In rejecting Ford’s argument that plaintiffs’ fraudulent concealment allegations allege an agency relationship, giving rise to its right to enforce the RISC’s arbitration provision, the Ochoa court held that while Ford was alleged to have communicated some information about vehicle defects to the dealers there were no allegations in any of the subjects complaints that the dealers knew legally significant information which Ford allegedly concealed from plaintiffs. The Ochoa Court held that only an entity alleged to have full knowledge of the relevant facts allegedly concealed, knowledge that is superior and exclusive, would be the manufacturer.
The Ochoa Court further observed that even if plaintiff did adequately allege that the dealers acted as Ford agents and misrepresented the quality of vehicles prior to sell any such nexus with the sales contract, and that the right to compel arbitration would be lacking.

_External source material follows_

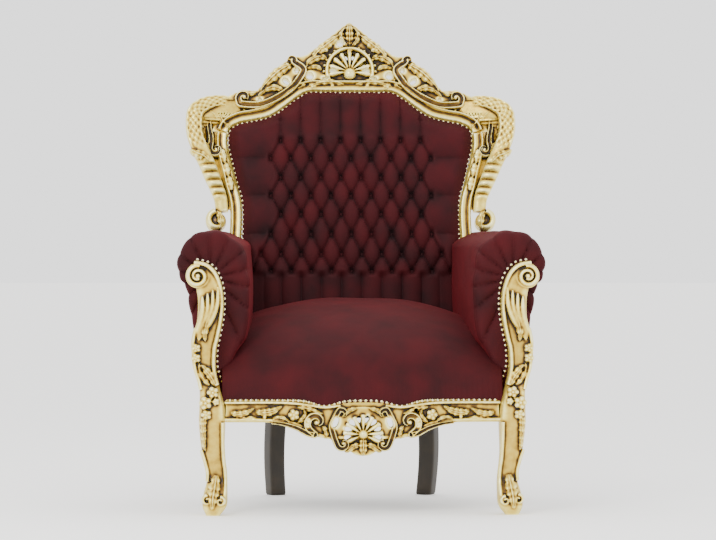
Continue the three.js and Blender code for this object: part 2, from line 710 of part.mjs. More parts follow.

With California courts now split as to whether a manufacturer can rely on an arbitration provision in a retail vehicle sales contract to compel plaintiffs bringing warranty claims against manufacturers to arbitration, it is uncertain as to how trial courts will decide the arbitrability of such claims For the time being as there is conflicting authority from the court of appeal, this issue is ripe for appeal to the California Supreme Court. In the meantime it is likely that dealerships are less likely to be named as tagalong Defendants in lemon law lawsuits where plaintiffs’ attorneys generally view state courts as a more favorable form than arbitration. It is also anticipated the manufacturers may try and create a contractual relationship with and purchasers of its vehicles. For example, a delivery contract containing an arbitration provision. But at least for time being, In light of the Ochoa opinion, dealers can expect a decline in the number of lemon law lawsuits they are named in.